Je songe brièvement à relocaliser mes quartiers de nuit à l'ombre, mais j'en conclus qu'il vaille mieux s'activer, au diable d'insuffisance sommeillesque.
En m'extirpant de mon sac de couchage, seulement habillé d'une paire de boxeurs, j'aperçois avec surprise un grimpeur matinal, à une trentaine de mètres. Absorbé par l'observation du paysage en contrebas, il ne semble pas avoir remarqué ma présence, et quand il le fait, je suis déjà tout vêtu. Quelques minutes plus tard au moment où il accède au sentier menant à Jinba, nous prenons le temps de discuter et j'apprends qu'il est parti de son domicile de Tachikawa ce matin tôt en voiture, laquelle il a stationné en début de sentier.

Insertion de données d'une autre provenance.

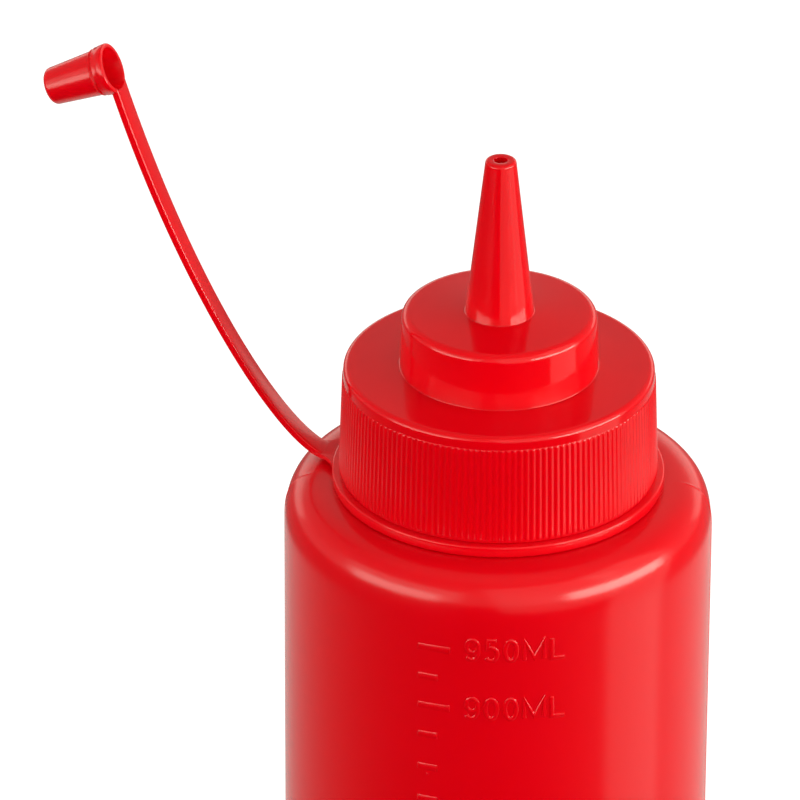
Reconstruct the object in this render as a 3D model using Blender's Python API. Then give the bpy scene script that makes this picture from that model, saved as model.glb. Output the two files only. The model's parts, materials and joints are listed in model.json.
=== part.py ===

Il poursuit sa route tandis que je m'installe pour déjeuner. Je reprends à mon tour l'ascension vers sept heures trente. La chaleur inconfortable ressentie depuis le sac de couchage n'est que mauvais souvenir, car à l'ombre des arbres qui longent le sentier, la progression est confortable. Et compte tenu de la différence altitude nette d'à peine cent trente mètres entre Kagenobu où j'ai passé la nuit et Jinba où je m'en vais, la pente est plus souvent qu'autrement douce et plaisante sur les presque six kilomètres du parcours jusqu'au sommet.
À peine une vingtaine de minutes après m'être lancé, je croise avec surprise le même bougre. Celui-ci n'est pas qu'en simple randonnée, mais en jogging montagnard. Nous nous saluons, et j'oublie de lui demander si l'attend le travail après ce léger exercice matinal.
Le sentier est empreint de quiétude, mais de temps en temps je rencontre d'autres randonneurs, seuls ou en groupe, lancés au petit matin depuis la base, sans l'avantage d'une nuit à la belle étoile en hauteur. C'est que ça se lève tôt, ces petits montagnards-là!
Cheval blanc sur ciel bleu, avec orange sur pattes
J'atteins le sommet vers dix heures trente. À l'horizon, aucun nuage et un vue à 360 degrés des alentours, avec comme point de mire l'incontournable Fuji. À l'opposé, la vaste plaine du Kantō. L'endroit a été aménagé en profondeur, avec des tables de pique-nique un peu partout, une statue équine (car le 馬 des caractères de Jinba [陣馬] signifie cheval), des toilettes, un restaurant dont la terrasse offre une vue prenante sur l'iconique volcan conique.
Je prends le temps de m'imprégner de ce beau tableau et d'en tirer quelques photos, puis vais m'installer sur une table de la terrasse, avec comme droit d'entrée l'achat d'un café. Celui-ci étant bien trop chaud, je le couvre, me couche sur le banc de bois, et avec une veste roulée en guise d'oreiller, m'accorde une deuxième courte nuit, fort méritée. Oui, Jinba et son cheval blanc valaient bien une nuit blanche.